I’m reminded of an interview I heard on ABC radio between Anthony and Michael Cathcart about one of Anthony’s irritatingly frequent prize-winning poems. I couldn’t help thinking - and I hope Anthony will take this in good part - that it seemed indicative of his approach that while driving to Queenstown he conceived a poem about himself driving to Queenstown, and proceeded to compose it while driving to Queenstown. If it had been me, I’d have jotted down a note when I got to Queenstown and put it in my drawer when I got back to Hobart and several years later... etc, etc.

The point I’m making is about his energy and immediacy and immersion in the ten thousand things of this world. I find that exhilarating.

No doubt there are many qualities which go to make up the successful poet. But in essence, it seems to me, there are two things to look for. The first is purely linguistic: the ability to use language in ways that are memorable and vivid and new. And the second is - what shall we say? - architectural: how does the poet construct these "verbal contraptions", as Auden called poems? Do they make satisfying works of art?" The two gifts don’t always go together, at least not in equal measure.
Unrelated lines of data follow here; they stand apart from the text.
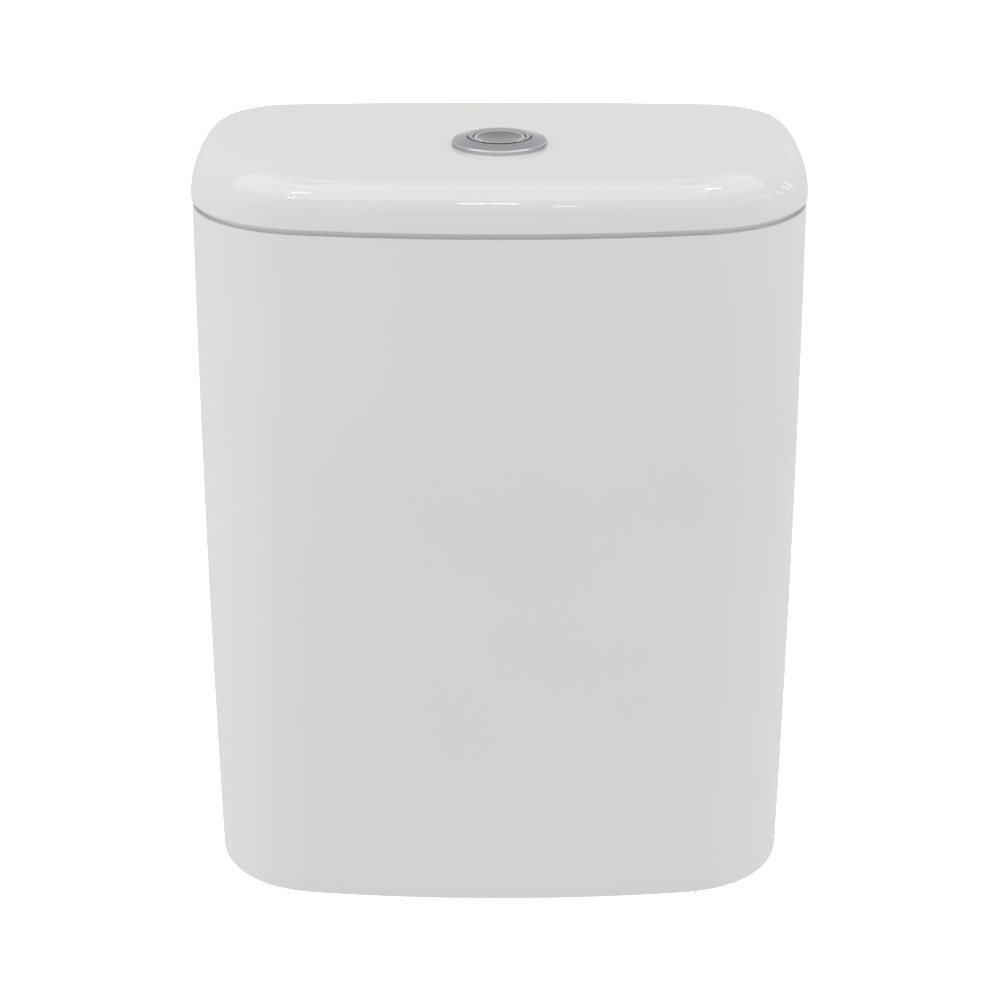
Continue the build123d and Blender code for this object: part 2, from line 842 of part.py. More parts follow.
# Fill valve: a threaded inlet through the floor, a riser, and a head shut by a cup float
fill_flange_low = floor + fill_washer
fill_flange_top = fill_flange_low + fill_flange
groove_top = -fill_nut_height - inlet_groove
groove_low = groove_top - inlet_groove
riser_low = fill_flange_top + fill_washer
with BuildPart() as fill_shank:
    revolve(
        turned(
            [
                (inlet_bore, -inlet_length),
                (inlet_radius - tail_chamfer, -inlet_length),
                (inlet_radius, -inlet_length + tail_chamfer),
                (inlet_radius, groove_low),
                (inlet_radius - inlet_groove_depth, groove_low),
                (inlet_radius - inlet_groove_depth, groove_top),
                (inlet_radius, groove_top),
                (inlet_radius, fill_flange_low),
                (fill_flange_radius, fill_flange_low),
                (fill_flange_radius, fill_flange_top),
                (fill_body_radius, fill_flange_top),
                (fill_body_radius, fill_body_top),
                (riser_radius + fit, fill_body_top),
                (riser_radius + fit, riser_low),
                (inlet_bore, riser_low),
            ],
            fill_x,
            fill_y,
        ),
        upright(fill_x, fill_y),
    )
fill_shank.part.label = "fill_shank"

with BuildPart() as fill_washer_ring:
    revolve(
        turned(
            [
                (inlet_radius + slip, floor),
                (fill_flange_radius - fill_washer / 2, floor),
                (fill_flange_radius, fill_flange_low),
                (inlet_radius + slip, fill_flange_low),
            ],
            fill_x,
            fill_y,
        ),
        upright(fill_x, fill_y),
    )
fill_washer_ring.part.label = "fill_washer"

with BuildPart() as fill_backnut:
    with BuildSketch(Plane.XY.offset(-fill_nut_height)):
        with Locations((fill_x, fill_y)):
            RegularPolygon(fill_nut_across / 2, 6, major_radius=False)
            Circle(inlet_radius + slip, mode=Mode.SUBTRACT)
    extrude(amount=fill_nut_height)
fill_backnut.part.label = "fill_backnut"

with BuildPart() as fill_riser:
    with BuildSketch(Plane.XY.offset(riser_low)):
        with Locations((fill_x, fill_y)):
            add(ring(riser_radius, riser_radius - riser_wall))
    extrude(amount=riser_top - riser_low)
fill_riser.part.label = "fill_riser"

head_low = riser_top - fill_cap_height
fill_head_top = head_low + fill_head_height
diaphragm_low = fill_head_top - diaphragm_thickness
arm_z = riser_top + outlet_arm_radius + float_wall
arm_end_y = fill_y - fill_head_radius - outlet_arm_length


def arm_tube(start, radius, drop):
    """A round bar from a start before the riser's axis to the front and then down by drop."""
    with BuildPart() as tube:
        with BuildLine():
            FilletPolyline(
                (fill_x, fill_y - start, arm_z),
                (fill_x, arm_end_y, arm_z),
                (fill_x, arm_end_y, arm_z - drop),
                radius=outlet_arm_bend,
            )
        with BuildSketch(Plane.XZ.offset(start - fill_y)):
            with Locations((fill_x, arm_z)):
                Circle(radius)
        sweep()
    return tube.part


with BuildPart() as fill_head:
    with BuildSketch(Plane.XY.offset(head_low)):
        with Locations((fill_x, fill_y)):
            add(ring(fill_head_radius, riser_radius + fit))
    extrude(amount=riser_top - head_low)
    with BuildSketch(Plane.XY.offset(riser_top)):
        with Locations((fill_x, fill_y)):
            add(ring(fill_head_radius, riser_radius - riser_wall))
    extrude(amount=diaphragm_low - riser_top)
    with BuildSketch(Plane.XY.offset(diaphragm_low)):
        with Locations((fill_x, fill_y)):
            add(ring(fill_head_radius, diaphragm_radius + slip))
    extrude(amount=diaphragm_thickness)
    # The outlet arm at the front turns the water down
    add(arm_tube(fill_head_radius - overrun, outlet_arm_radius, outlet_arm_length))
    add(arm_tube(0, outlet_arm_radius - float_wall, outlet_arm_length + overrun), mode=Mode.SUBTRACT)
fill_head.part.label = "fill_head"

with BuildPart() as diaphragm:
    with BuildSketch(Plane.XY.offset(diaphragm_low)):
        with Locations((fill_x, fill_y)):
            Circle(diaphragm_radius)
    extrude(amount=diaphragm_thickness)
diaphragm.part.label = "diaphragm"

lever_pin_z = fill_head_top + fill_cap_height + lever_pin_above
cheek_inner = lever_width / 2 + slip
with BuildPart() as fill_cap:
    with BuildSketch(Plane.XY.offset(fill_head_top)):
        with Locations((fill_x, fill_y)):
            Circle(fill_head_radius)
    extrude(amount=fill_cap_height)
    chamfer(fill_cap.faces().sort_by(Axis.Z)[-1].edges(), fill_cap_chamfer)
    # Two cheeks carry the lever's pin
    for side in (-1, 1):
        with BuildSketch(Plane.XZ.offset(side * (cheek_inner + lever_cheek / 2) - fill_y)):
            with Locations((fill_x + lever_pin_x, lever_pin_z - lever_pin_above / 2)):
                Rectangle(lever_height * 2, lever_pin_above + overrun)
            with Locations((fill_x + lever_pin_x, lever_pin_z)):
                Circle(lever_height)
                Circle(lever_pin_radius, mode=Mode.SUBTRACT)
        extrude(amount=lever_cheek / 2, both=True)
fill_cap.part.label = "fill_cap"

with BuildPart() as lever_pin:
    with BuildSketch(Plane.XZ.offset(-cheek_inner - lever_cheek - fill_y)):
        with Locations((fill_x + lever_pin_x, lever_pin_z)):
            Circle(lever_pin_radius - fit)
    extrude(amount=2 * (cheek_inner + lever_cheek))
lever_pin.part.label = "lever_pin"

# The lever rests with its float end low and turns level with the float's rise
lever_tilt = degrees(asin(float_travel / 2 / lever_arm))
screw_x = fill_x + lever_pin_x - lever_arm
lever_plane = Plane(
    origin=(fill_x + lever_pin_x, fill_y, lever_pin_z),
    x_dir=(cos(radians(lever_tilt)), 0, sin(radians(lever_tilt))),
    z_dir=(0, -1, 0),
)
lever_across = Plane(
    origin=(fill_x + lever_pin_x, fill_y, lever_pin_z),
    x_dir=(cos(radians(lever_tilt)), 0, sin(radians(lever_tilt))),
    z_dir=(-sin(radians(lever_tilt)), 0, cos(radians(lever_tilt))),
)
with BuildPart() as fill_lever:
    with BuildSketch(lever_plane):
        with Locations((-lever_arm / 2 + lever_tail / 4, 0)):
            Rectangle(lever_arm + lever_tail / 2, lever_height)
        Circle(lever_height / 2 + lever_pin_radius / 2)
    extrude(amount=lever_width / 2, both=True)
    with BuildSketch(lever_across):
        with Locations((-lever_arm, 0)):
            Circle(lever_eye_radius + lever_cheek)
    extrude(amount=lever_height / 2, both=True)
    with BuildSketch(lever_across):
        with Locations((-lever_arm, 0)):
            Circle(lever_eye_radius)
    extrude(amount=lever_height, both=True, mode=Mode.SUBTRACT)
    with BuildSketch(lever_plane):
        Circle(lever_pin_radius + fit)
    extrude(amount=lever_width, both=True, mode=Mode.SUBTRACT)
fill_lever.part.label = "fill_lever"

# Cup float round the riser, open below, with a lug that holds the level screw
float_bore = riser_radius + float_bore_clearance
screw_lug_low = float_high - screw_lug
with BuildPart() as float_cup:
    revolve(
        turned(
            [
                (float_bore, float_low),
                (float_bore, float_high),
                (float_radius, float_high),
                (float_radius, float_low),
                (float_radius - float_wall, float_low),
                (float_radius - float_wall, float_high - float_wall),
                (float_bore + float_wall, float_high - float_wall),
                (float_bore + float_wall, float_low),
            ],
            fill_x,
            fill_y,
        ),
        upright(fill_x, fill_y),
    )
    with BuildSketch(Plane.XY.offset(screw_lug_low)):
        with Locations((screw_x, fill_y)):
            Circle(screw_lug_radius)
    extrude(amount=screw_lug)
    with BuildSketch(Plane.XY.offset(screw_lug_low)):
        with Locations((screw_x, fill_y)):
            Circle(screw_radius + fit)
    extrude(amount=screw_lug, mode=Mode.SUBTRACT)
float_cup.part.label = "float_cup"

eye_z = lever_pin_z - lever_arm * sin(radians(lever_tilt))
eye_half_height = lever_height / 2 + (lever_eye_radius + lever_cheek) * sin(radians(lever_tilt))
with BuildPart() as level_screw:
    revolve(
        turned(
            [
                (0, screw_lug_low - screw_gap),
                (screw_radius, screw_lug_low - screw_gap),
                (screw_radius, float_high),
                (screw_radius + screw_collar, float_high),
                (screw_radius + screw_collar, float_high + screw_collar),
                (screw_radius, float_high + screw_collar),
                (screw_radius, eye_z - eye_half_height - screw_gap - screw_collar),
                (screw_head_radius, eye_z - eye_half_height - screw_gap - screw_collar),
                (screw_head_radius, eye_z - eye_half_height - screw_gap),
                (screw_radius, eye_z - eye_half_height - screw_gap),
                (screw_radius, eye_z + eye_half_height + screw_gap),
                (screw_head_radius, eye_z + eye_half_height + screw_gap),
                (screw_head_radius, eye_z + eye_half_height + screw_gap + screw_head),
                (0, eye_z + eye_half_height + screw_gap + screw_head),
            ],
            screw_x,
            fill_y,
        ),
        upright(screw_x, fill_y),
    )
level_screw.part.label = "level_screw"


# Bolts to the pan, with one node for each kind of piece
bolt_places = [(-bolt_spacing / 2, 0), (bolt_spacing / 2, 0)]
seal_top = floor + bolt_seal
head_seat = seal_top + steel_washer
with BuildPart() as pan_bolts:
    for x, y in bolt_places:
        revolve(
            turned(
                [
                    (0, -bolt_below),
                    (bolt_radius - bolt_end_chamfer, -bolt_below),
                    (bolt_radius, -bolt_below + bolt_end_chamfer),
                    (bolt_radius, floor - 2 * overrun),
                    (bolt_shoulder_radius, floor - overrun),
                    (bolt_shoulder_radius, head_seat),
                    (bolt_head_radius, head_seat),
                    (bolt_head_radius, head_seat + bolt_head / 2),
                    (bolt_head_radius - bolt_head / 2, head_seat + bolt_head),
                    (0, head_seat + bolt_head),
                ],
                x,
                y,
            ),
            upright(x, y),
        )
    with BuildSketch(Plane.XY.offset(head_seat + bolt_head)):
        with Locations(*bolt_places):
            Rectangle(2 * bolt_head_radius, bolt_slot)
    extrude(amount=-bolt_head / 2, mode=Mode.SUBTRACT)
pan_bolts.part.label = "pan_bolts"

with BuildPart() as bolt_seals:
    for x, y in bolt_places:
        revolve(
            turned(
                [
                    (bolt_shoulder_radius + fit, floor),
                    (bolt_seal_radius, floor),
                    (steel_washer_radius, seal_top),
                    (bolt_shoulder_radius + fit, seal_top),
                ],
                x,
                y,
            ),
            upright(x, y),
        )
bolt_seals.part.label = "bolt_seals"

with BuildPart() as bolt_washers:
    with BuildSketch(Plane.XY.offset(seal_top)):
        with Locations(*bolt_places):
            add(ring(steel_washer_radius, bolt_shoulder_radius + fit))
    extrude(amount=steel_washer)
bolt_washers.part.label = "bolt_washers"

pieces = (
    tank, lid, button_bezel, button_sleeve, sleeve_nut, full_flush_key, half_flush_key,
    full_key_spring, half_key_spring, full_push_rod, half_push_rod,
    valve_base, base_washer_ring, valve_backnut, valve_tower, rocker_pin,
    valve_stem, flush_seal, full_float, half_float, half_catch, full_rocker, half_rocker,
    fill_shank, fill_washer_ring, fill_backnut, fill_riser, fill_head, diaphragm, fill_cap,
    lever_pin, fill_lever, float_cup, level_screw,
    pan_bolts, bolt_seals, bolt_washers,
)
os.makedirs("parts", exist_ok=True)
for piece in pieces:
    export_step(piece.part, f"parts/{piece.part.label}.step")
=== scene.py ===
"""Looks of the ceramic cistern: smooth glazed shells, chrome button, moulded valve parts, soft studio light."""

import json
from math import atan2, cos, pi, radians, sin, sqrt, tan

import bmesh
import bpy
from mathutils import Matrix, Vector


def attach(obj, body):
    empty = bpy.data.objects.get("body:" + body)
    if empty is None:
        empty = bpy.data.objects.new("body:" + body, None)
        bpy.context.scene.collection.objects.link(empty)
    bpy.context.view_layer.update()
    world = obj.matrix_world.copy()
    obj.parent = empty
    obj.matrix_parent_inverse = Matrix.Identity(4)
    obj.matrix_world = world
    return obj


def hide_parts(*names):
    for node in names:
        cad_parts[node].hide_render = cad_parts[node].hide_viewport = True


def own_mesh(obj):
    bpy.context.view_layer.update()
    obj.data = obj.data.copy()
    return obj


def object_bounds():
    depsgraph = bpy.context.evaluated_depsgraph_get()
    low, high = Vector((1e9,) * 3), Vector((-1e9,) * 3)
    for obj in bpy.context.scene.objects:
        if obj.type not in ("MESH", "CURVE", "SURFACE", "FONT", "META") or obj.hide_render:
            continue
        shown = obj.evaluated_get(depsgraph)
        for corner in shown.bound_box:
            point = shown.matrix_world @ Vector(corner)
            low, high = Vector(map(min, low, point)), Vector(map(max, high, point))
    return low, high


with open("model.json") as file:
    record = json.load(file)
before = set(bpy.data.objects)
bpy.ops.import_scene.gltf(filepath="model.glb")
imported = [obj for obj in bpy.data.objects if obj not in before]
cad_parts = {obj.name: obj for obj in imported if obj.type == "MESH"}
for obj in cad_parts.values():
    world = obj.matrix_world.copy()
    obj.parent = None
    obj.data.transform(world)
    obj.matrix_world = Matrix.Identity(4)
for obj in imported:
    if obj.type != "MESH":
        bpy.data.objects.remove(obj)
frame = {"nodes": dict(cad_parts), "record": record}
cad_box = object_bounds()
nodes = frame["nodes"]
MM = 0.001

# ---------------------------------------------------------------- sizes shared with the CAD, in millimetres
WIDTH = 360.0
DEPTH = 185.3
TANK_HEIGHT = 418.0
LID_TOP = 454.8
BACK_Y = 75.0
BUTTON_Y = -46.0
KEY_TOP = 5.2  # above the lid
ROD_X = 8.0
ROD_BACK = 4.0
SPRING_RADIUS = 4.7
SPRING_WIRE = 0.9
SPRING_LOW = 427.8
SPRING_HIGH = 440.8
SPRING_END_RISE = 1.36
SPRING_TURNS = 5
CORNER_RADIUS = 77.7
CORNER_END_FROM_BACK = 99.2
SIDE_STRAIGHT = 12.7
SIDE_RADIUS = 367.2
SIDE_TURN = 6.25  # degrees
WALL = 9.5
FLOOR = 12.0
FOOT_INSET = 11.4
TAPER_SHARE = 0.42
FOOT_RADIUS = 13.0
INNER_FOOT_RADIUS = 16.0
LID_OVERHANG = 0.7
RIM_STEP_HEIGHT = 3.0
RIM_STEP_DEPTH = 4.0
OUTLET_HOLE = 32.5
BOLT_X = 75.0
BOLT_HOLE = 6.5
FILL_X = -112.0
FILL_Y = 30.0
FILL_HOLE = 12.0
WALL_HOLE = 4.5
WALL_HOLE_X = 110.0
WALL_HOLE_Z = 352.0
LID_STRAIGHT = 4.5
LID_ROUND = 19.0
LID_EDGE_DROP = 1.8
LID_CROWN_ACROSS = 26.0
LID_TOP_WALL = 9.0
LID_RIM_CLEARANCE = 1.8
LID_RIM_WIDTH = 5.0
LID_RIM_HEIGHT = 7.0
HOLLOW_ROUND = 8.0
BUTTON_HOLE = 22.5

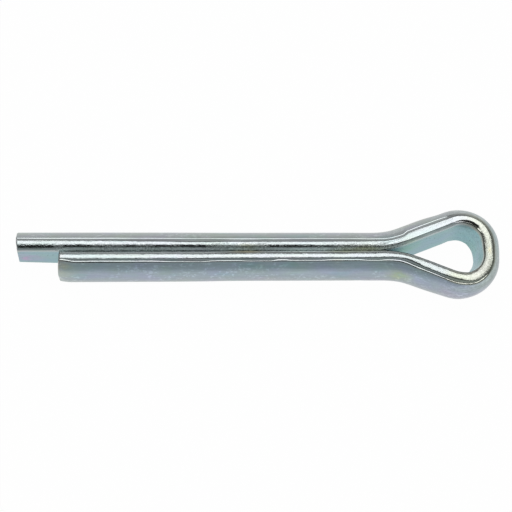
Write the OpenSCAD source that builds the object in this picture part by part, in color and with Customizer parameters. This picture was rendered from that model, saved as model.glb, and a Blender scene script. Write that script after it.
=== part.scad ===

Anthony succeeds in both these aspects. Not having time to read you whole poems, I can’t demonstrate the latter - though perhaps he’ll do that for me when I finish this speech.

His ability to use language in arresting and exciting ways is evident on every page. One could quote at random

From "Tawny Frogmouth":

Now I am wearing the scribbly gum’s
difficult hieroglyphics on my wings...
When you go out at night,
my shadow is the blown hem
of a child’s coat...

of a tiger in "The Keeper and the Kept":

Born into captivity
she paces the length of Sumatra.
From the same poem, an eagle’s wings:

pinned to a cageful of sky...

(By the way, there is surely a thesis in his avian imagery alone, particularly the leitmotiv of crows and ravens.)

The drinking men in "Cold Wires of Rain":

the heads of their pints blistered with rain.

But it needn’t be a specific image. A sentiment can be expressed as memorably and acquire lapidary force:

The need to name what we leave in the world grows wild
                                in us.
                                    (Signatures)

In "Strategies for Confronting Fear" he even identifies the process he performs:

... I wait, tense and silent,
for a change to record

how imagination can make durable, singular,
fragments from the most common of scenes.

Here is the poetry enterprise in a nutshell. In the end poetry is not simply a way of saying, though it is certainly that. It is also a way of seeing, and perhaps a way of being, of being at a certain angle to the world and to experience which, when it works, enables one person in fact "to name what we leave in the world" and "make durable, singular, fragments from the most common of scenes". And Anthony’s poetry does that.